Гитель потрясенно молчал.
– Если вы не хотите говорить, я не настаиваю, – ласково продолжал обер-лейтенант Зиберт. – Тогда вы умрете без покаяния.
– Нет, нет! – в отчаянии заорал майор, взывая к чувству расовой солидарности. – Вы немец и не совершите преступления против немца!
– Говорите! – великодушно разрешил Кузнецов.
– О вас, обер-лейтенант, я знаю, только одно: вы очень часто приезжаете в Ровно и неизвестно откуда. Меня это заинтересовало, ведь если бы вы подольше были на фронте, я бы свободнее себя чувствовал в… обществе Лидии Ивановны…
– Кому вы сказали о своих подозрениях? – поинтересовался Кузнецов.
– Только… Только Лидии Ивановне. Я сам хотел с вами разобраться. Но свои намерения, как видите, не выполнил.
Под конец Струтинский заставил обоих участников диалога заговорить патетически. Гитель будто бы вскрикнул:
– За меня отомстят!
Кузнецов заметил:
– Поздно. Мы выполняем приговор народа!
Гителя пристрелили, положили тело в брезентовый мешок и утром зарыли на огороде.
Версия Струтинского отличается от версии Медведева тем, что главным мотивом действий Гителя выступает не стремление войти в связь с английской разведкой через ее агента Зиберта, а ревность к тому же Зиберту. Но и в этом случае действия майора выглядят довольно нелепо. Если он весьма прохладно относился к обер-лейтенанту и к тому же подозревал его как иностранного шпиона, то почему так легко принял приглашение Зиберта поехать на незнакомую квартиру, да еще в одиночку. Если же Гитель хотел избавиться от соперника, претендующего на благосклонность Лисовской, то можно было использовать гораздо более безопасный путь: доложить начальству о своих подозрениях, оно бы запросило Берлин, и вскоре бы выяснилось, что Пауль Зиберт в кадрах вермахта не числится. Ему – пуля в застенке СД, а Гителю – медаль или даже крест за бдительность! Чем плохо! Так нет, майору, хоть и был он, по уверениям Струтинского, робкого десятка, захотелось рискованных приключений, за что бедняга Мартин и поплатился головой.

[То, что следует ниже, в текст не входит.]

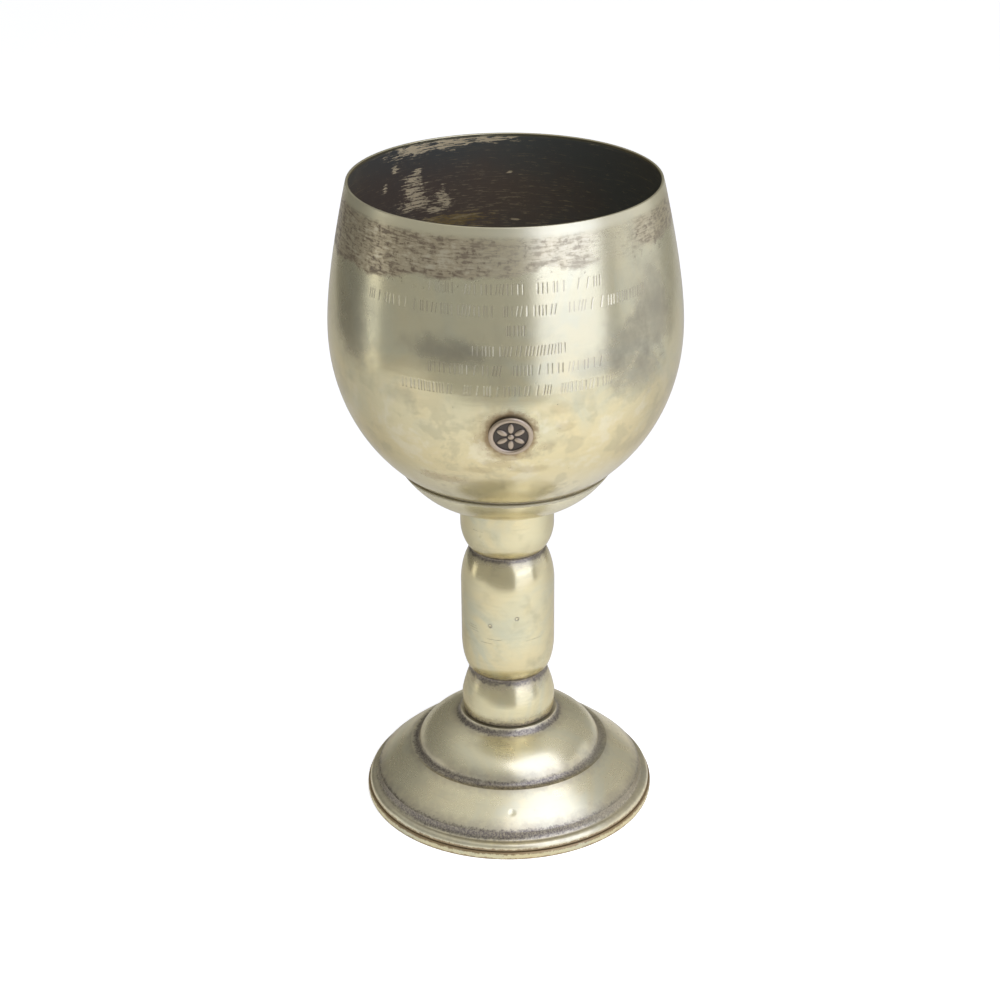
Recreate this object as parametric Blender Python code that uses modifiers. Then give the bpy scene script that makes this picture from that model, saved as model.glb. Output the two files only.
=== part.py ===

Николай Владимирович приписывает Гителю еще и двурушничество во время пребывания в советском плену, дабы лишний раз продемонстрировать подлую натуру майора и убедить своих читателей: этого фашиста грех было не вывести в расход. Зато, в отличие от Медведева, ничего не говорит о связи Гителя с судьей Функом, поскольку называет майора начальником хозяйственного отдела рейхскомиссариата. Между тем я думаю, что здесь-то Дмитрий Николаевич не соврал. Именно в близости Гителя к Функу и было все дело. Вероятно, майор хорошо знал привычки и распорядок дня судьи, расположение его апартаментов и понадобился готовившим покушение на Функа партизанам в качестве «языка». Получив необходимые сведения, Кузнецов и Струтинский Гителя прикончили. Вряд ли майор имел какое-то отношение к контрразведке, да и в советском плену, наверное, не был. Иначе как бы ему удалось из лагеря немецких военнопленных под Красногорском добраться до Ровно?